The JPMorgan Healthcare Conference currently under way in San Francisco is arguably the most important event of the entire year for the health care sector. This is one of the rarest opportunities for biotechnology, pharmaceutical, and medical device companies to open up about where they've been and where they're headed, so it pays to take notice.

Considering that from a high-to-low point Sarepta Therapeutics (SRPT -0.21%) skyrocketed almost 1,400% at one point last year following the release of positive mid-stage data on eteplirsen, its Duchenne muscular dystrophy drug, I knew I had to keep my eyes peeled for what the company had to say at the JPMorgan Healthcare Conference.

The data, released in October, demonstrated not only a degradation of the disease, but actual improvement as evidenced by the 89 meter six-minute walking improvement over the placebo. As my Foolish colleague Brian Orelli noted, eteplirsen crushed Sanofi (SNY 1.30%) and BioMarin Pharmaceuticals' (BMRN -0.13%) Aldurazyme in the results column, and as an orphan drug -- much like Alexion Pharmaceuticals' (ALXN) Soliris or Vertex Pharmaceuticals' (VRTX 0.04%) Kalydeco -- it's eligible for patent protection, as well as accelerated review status since it targets clinically unmet needs. Not to mention, orphan drugs like Soliris and Kalydeco carry a hefty price tag.

As expected, the majority of Sarepta's presentation revolved around eteplirsen -- which isn't a bad thing. But, we also ascertained some milestone dates to keep in mind as it moves eteplirsen, and its remaining portfolio, forward.

The key points to Sarepta's eteplirsen study, if they haven't been touched on already, are that there weren't any treatment-related adverse events and that 28 of 36 patients enrolled in its studies showed increased dystrophin production. Sarepta is planning a confirmatory study which will begin enrolling later this year and begin dosing in the first quarter of 2014.

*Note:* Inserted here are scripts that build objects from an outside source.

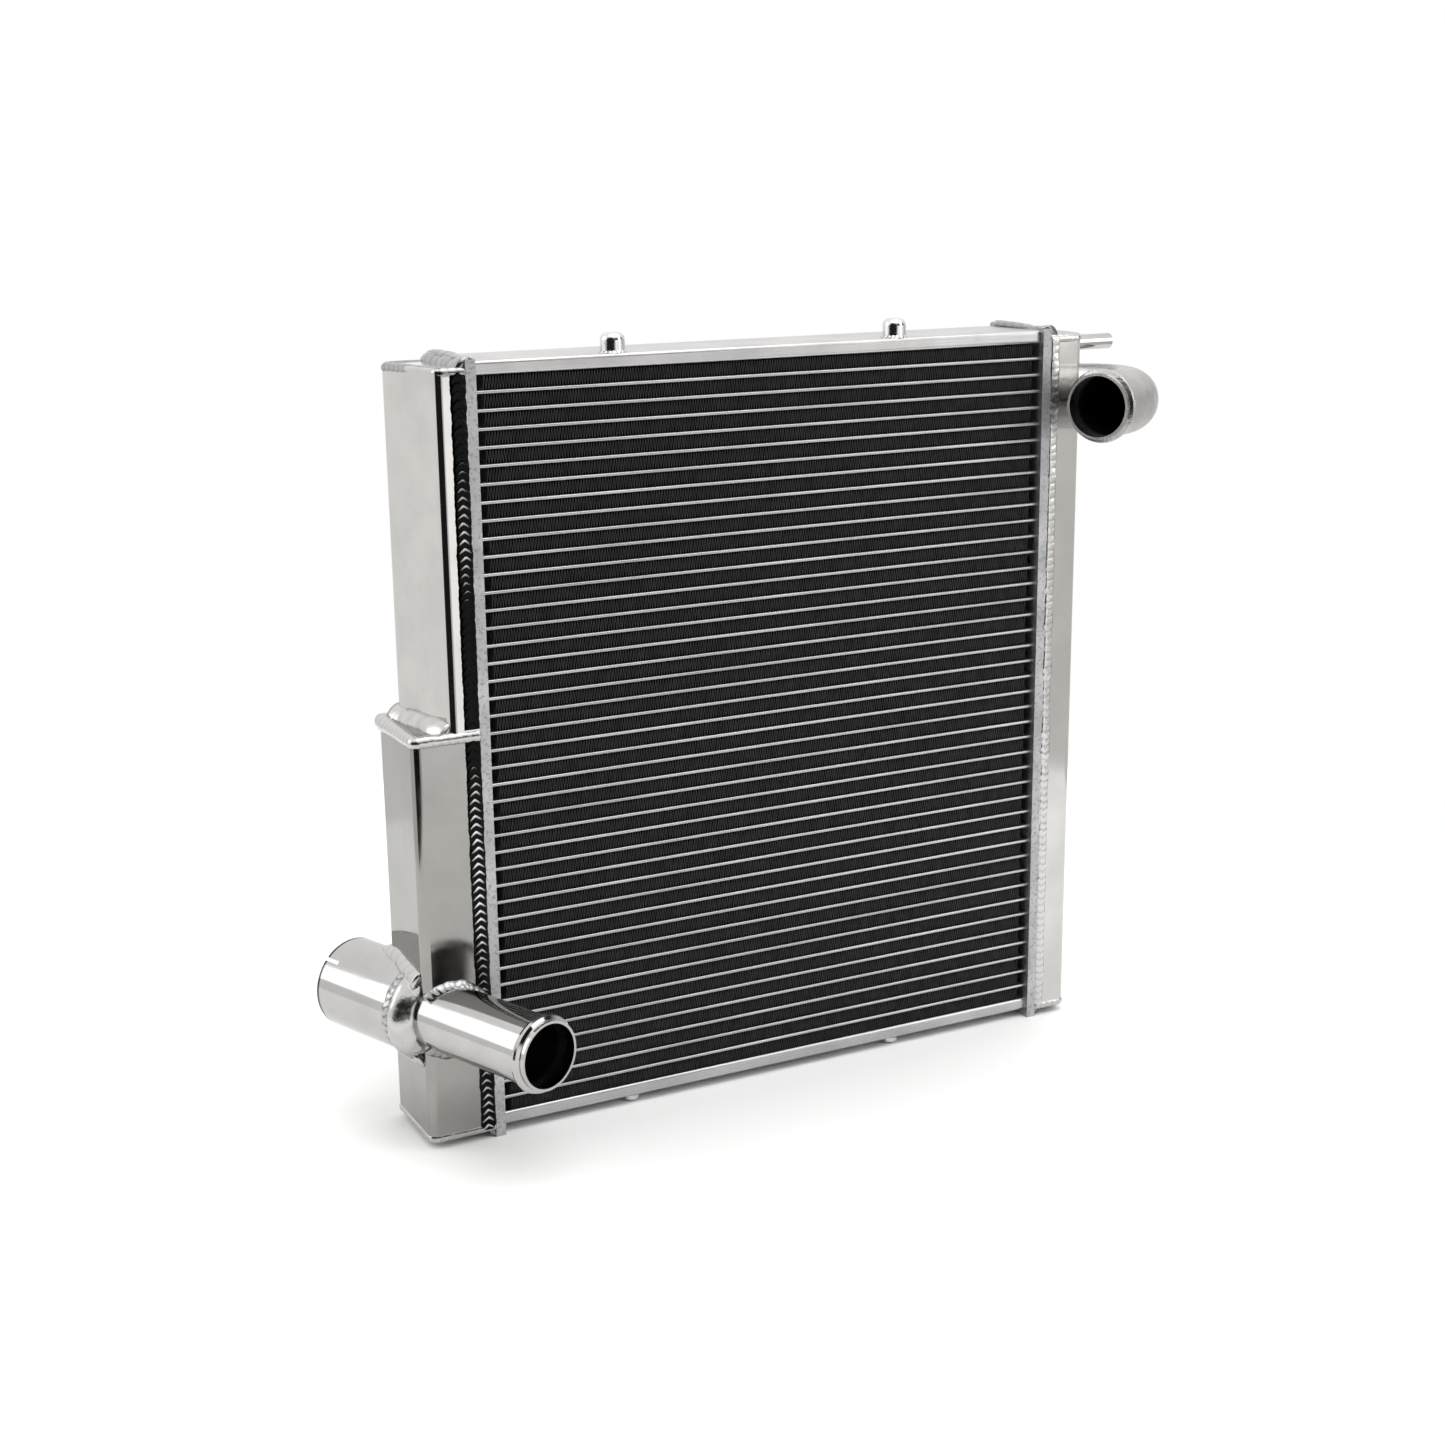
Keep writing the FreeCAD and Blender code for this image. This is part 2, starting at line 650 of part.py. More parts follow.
bleed_z = tank_top - S["tank_wall"] - S["bleed_drop"]
SIDEWAYS = FreeCAD.Rotation(Vector(0, 1, 0), 90)


def make_bleed_pipe():
    """Small hose pipe at the top of the right tank, for trapped air."""
    body = new_body("bleed_pipe")
    sketch = new_sketch(body, "XY_Plane", "ring")
    circle(sketch, S["bleed_outer"] / 2)
    circle(sketch, S["bleed_outer"] / 2 - S["bleed_wall"])
    pad(body, sketch, S["tank_wall"] + S["bleed_length"])
    place(body, right_wall_x - S["tank_wall"], ZERO, bleed_z, SIDEWAYS)
    return label(body, "bleed_pipe")


def right_tank_holes():
    """Round holes in the right tank's outer wall for the elbow and the bleed pipe."""
    inside = right_wall_x - S["tank_wall"] * 2
    through = S["tank_wall"] * 3
    elbow = cylinder("elbow_hole", S["hose_pipe_outer"] / 2 + S["weld_gap"], through,
                     inside, ZERO, S["elbow_height"], SIDEWAYS)
    bleed = cylinder("bleed_hole", S["bleed_outer"] / 2 + S["weld_gap"], through,
                     inside, ZERO, bleed_z, SIDEWAYS)
    return [elbow, bleed]


# ---- mounting pegs ------------------------------------------------------------------------------

def make_peg(name, diameter, length, dome, side_of_middle, level, rotation):
    """A round peg with a rounded free end."""
    body = new_body(name)
    sketch = new_sketch(body, "XY_Plane", "disc")
    circle(sketch, diameter / 2)
    shaft = pad(body, sketch, length)
    doc.recompute()
    rim = next("Edge%d" % index for index, edge in enumerate(shaft.Shape.Edges, start=1)
               if edge.Curve.TypeId == "Part::GeomCircle" and edge.CenterOfMass.z > length.value / 2)
    fillet = body.newObject("PartDesign::Fillet", "Dome")
    fillet.Base = (shaft, [rim])
    fillet.Radius = dome.value
    bind(fillet, "Radius", dome)
    place(body, S["peg_spacing"] * (side_of_middle / 2) - S["peg_offset"],
          S["peg_setback"] - core_half, level, rotation)
    return body


def make_pegs():
    """Two pegs on the top side plate and two shorter ones under the bottom side plate."""
    upside_down = FreeCAD.Rotation(Vector(1, 0, 0), 180)
    top = top_plate_z + S["side_plate_height"]
    pegs = []
    for side_of_middle, word in ((-1, "left"), (1, "right")):
        pegs.append(make_peg("top_peg_" + word, S["top_peg_diameter"], S["top_peg_length"],
                             S["top_peg_dome"], side_of_middle, top, NO_TURN))
        pegs.append(make_peg("bottom_peg_" + word, S["bottom_peg_diameter"], S["bottom_peg_length"],
                             S["bottom_peg_dome"], side_of_middle, bottom_plate_z, upside_down))
    group = doc.addObject("Part::Compound", "mounting_pegs")
    group.Links = pegs
    return label(group, "mounting_pegs")


# ---- assembly -----------------------------------------------------------------------------------

def build():
    wall = S["tank_wall"]
    top_front, top_back, box = S["left_top_front"], S["left_top_back"], S["left_box_width"]
    right = S["right_tank_width"]
    cap_z = tank_top - wall
    opening = top_front - wall * 1.5
    parts = [make_tube(position) for position in range(S["tube_count"].value)]
    parts += [
        make_fins(),
        make_side_plate("bottom_side_plate", bottom_plate_z),
        make_side_plate("top_side_plate", top_plate_z),
        make_header("left"),
        make_header("right"),
        make_shell("left_tank_upper_shell", "left", top_front, top_back, step_z, cap_z),
        make_cap("left_tank_top_cap", "left", top_front, top_back, cap_z, wall),
        make_cap("left_tank_step_cap", "left", box, box, step_z - wall, opening=opening),
        make_cap("left_tank_bottom_cap", "left", box, box, tank_z, ZERO),
        make_cap("right_tank_top_cap", "right", right, right, cap_z, wall),
        make_cap("right_tank_bottom_cap", "right", right, right, tank_z, ZERO),
        make_front_outlet(),
        make_rear_outlet(),
        make_elbow(),
        make_bleed_pipe(),
        make_pegs(),
    ]
    lower = make_shell("lower_shell_blank", "left", box, box, tank_z + wall, step_z - wall)
    parts.append(cut("left_tank_lower_shell", lower, outlet_holes()))
    blank = make_shell("right_shell_blank", "right", right, right, tank_z + wall, cap_z)
    parts.append(cut("right_tank_shell", blank, right_tank_holes()))
    return parts


def check_and_export(parts):
    """Stop on any failed object or bad shape, then write one STEP file for each sub-part."""
    doc.recompute()
    failed = [item.Name for item in doc.Objects if {"Invalid", "Error"} & set(item.State)]
    assert not failed, "failed objects: %s" % failed
    for item in parts:
        assert not item.Shape.isNull() and item.Shape.isValid(), item.Label + " has a bad shape"
    os.makedirs("parts", exist_ok=True)
    for item in parts:
        item.Shape.exportStep(os.path.join("parts", item.Label + ".step"))
        print("%-24s %2d solids %10.0f mm3" % (item.Label, len(item.Shape.Solids), item.Shape.Volume))


check_and_export(build())
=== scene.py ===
import json
import math
import random

import bmesh
import bpy
from mathutils import Matrix, Vector


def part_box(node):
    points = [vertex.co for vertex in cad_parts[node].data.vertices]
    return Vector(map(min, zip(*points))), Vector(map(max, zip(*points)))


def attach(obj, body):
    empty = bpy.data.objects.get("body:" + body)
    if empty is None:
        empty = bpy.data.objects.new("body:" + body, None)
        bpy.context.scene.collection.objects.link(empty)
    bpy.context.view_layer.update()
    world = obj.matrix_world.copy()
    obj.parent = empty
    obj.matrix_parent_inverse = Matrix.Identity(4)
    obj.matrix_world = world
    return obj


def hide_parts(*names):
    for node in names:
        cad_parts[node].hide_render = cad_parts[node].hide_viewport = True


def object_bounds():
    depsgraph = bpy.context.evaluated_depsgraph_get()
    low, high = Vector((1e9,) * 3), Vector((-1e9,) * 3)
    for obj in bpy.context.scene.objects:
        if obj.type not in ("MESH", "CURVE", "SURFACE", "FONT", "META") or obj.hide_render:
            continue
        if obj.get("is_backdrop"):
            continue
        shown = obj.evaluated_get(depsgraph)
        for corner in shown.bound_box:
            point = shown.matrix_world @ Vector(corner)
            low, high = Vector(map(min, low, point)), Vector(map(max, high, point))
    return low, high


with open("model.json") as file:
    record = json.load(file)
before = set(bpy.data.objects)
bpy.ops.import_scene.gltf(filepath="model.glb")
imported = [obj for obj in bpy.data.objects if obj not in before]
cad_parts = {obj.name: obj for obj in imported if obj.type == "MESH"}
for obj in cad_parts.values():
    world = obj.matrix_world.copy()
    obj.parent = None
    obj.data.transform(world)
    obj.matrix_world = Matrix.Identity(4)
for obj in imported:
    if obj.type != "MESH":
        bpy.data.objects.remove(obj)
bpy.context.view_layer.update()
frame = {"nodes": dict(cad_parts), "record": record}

nodes = frame["nodes"]
mounts = {mount["name"]: mount for mount in frame["record"]["mounts"]}


# ---- Flat tubes ---------------------------------------------------------------------------
# Forty-two flat tubes of rolled and seam-welded aluminium carry the coolant across the core.
# They are bare metal, with lighter and darker streaks running along them.

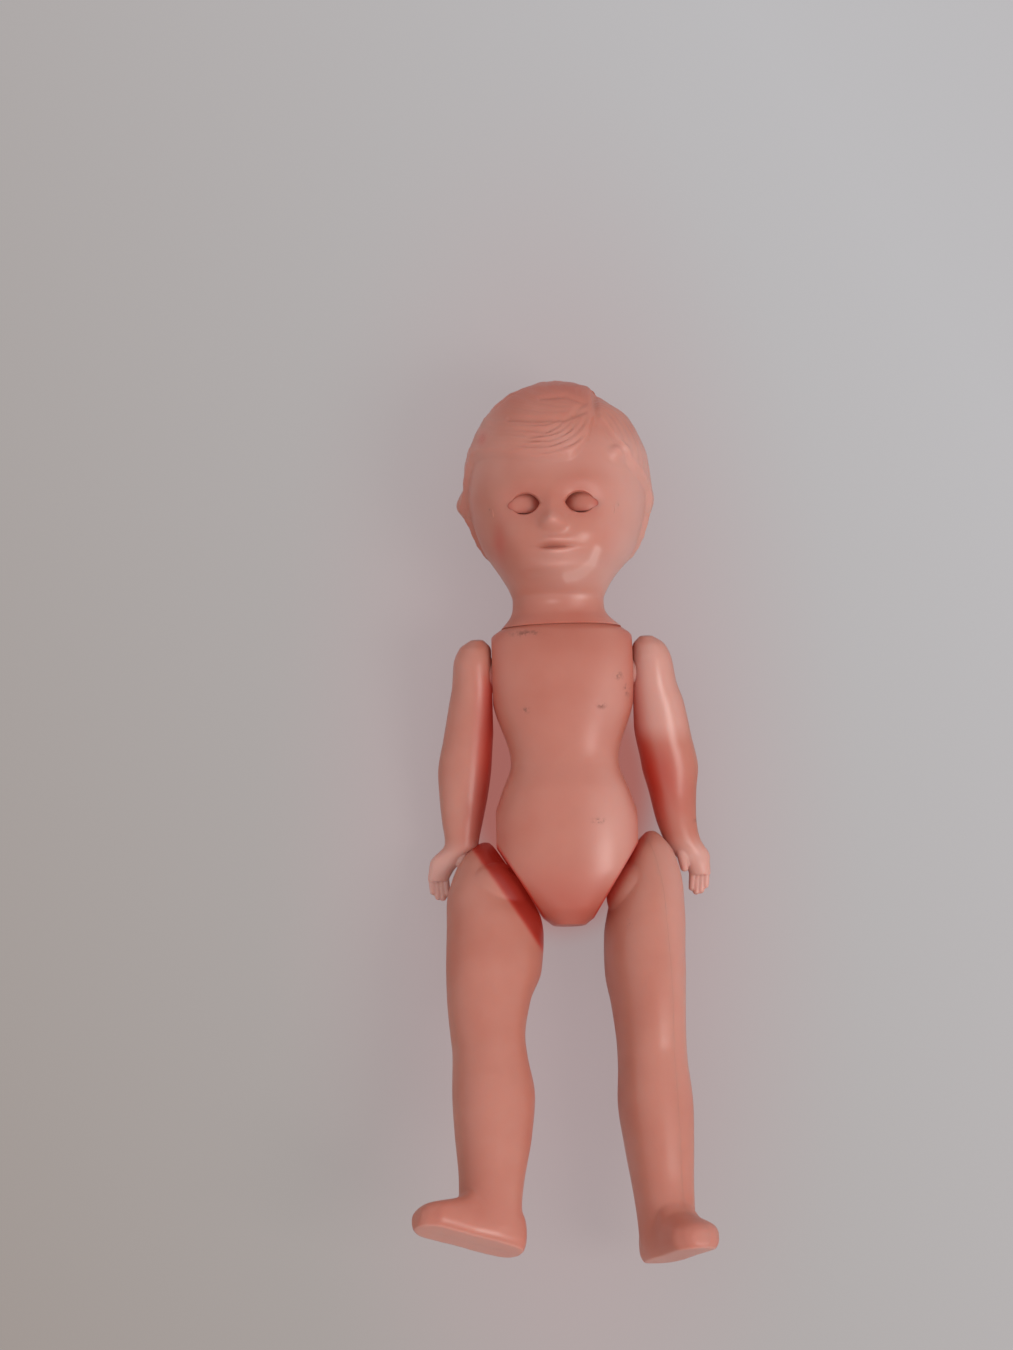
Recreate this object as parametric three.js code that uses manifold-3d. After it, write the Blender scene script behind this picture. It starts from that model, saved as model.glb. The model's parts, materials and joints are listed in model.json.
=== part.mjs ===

Sarepta will actually be stepping away from eteplirsen's studies for much of 2013 to prepare for the possibility of large-scale manufacturing of the drug. Since Sarepta considers manufacturing eteplirsen to manufacturing a small-molecule drug, the assumption is that purity and safety won't be an issue with the FDA with regard to the manufacturing process.

As I alluded previously, orphan drug pricing is often high, and based on Sarepta's presentation, it is expecting to price eteplirsen somewhere in the $300,000 to $500,000 price range -- consistent with comparable rare disease drugs -- and bring in between $600 million and $1 billion annually. By Sarepta's own figures, eteplirsen will target 13% of the 35,000 DMD patients in the U.S. and European Union.

Another key point worth mentioning is Sarepta's research on additional exons. In addition to exon 51, which is what eteplirsen targets, Sarepta is also developing treatments for exons 45, 50, and 53, which are currently in preclinical trials and are slated to be discussed before the FDA in a pre-IND meeting in the second-half of this year. Assuming all three translate into success, this would give Sarepta a chance to market to a third of all DMD patients.

In summary, we're still quite a ways away from actually seeing eteplirsen approved by the FDA, but we're going to see Sarepta's focus shift solely away from research and broaden into developing a commercial manufacturing process. Keep your eyes peeled for anything out of the ordinary in terms of the other exons in preclinical trials, and watch for a potential accelerated NDA filing much later this year. If that NDA doesn't come until next year, Sarepta could have a relatively quiet year.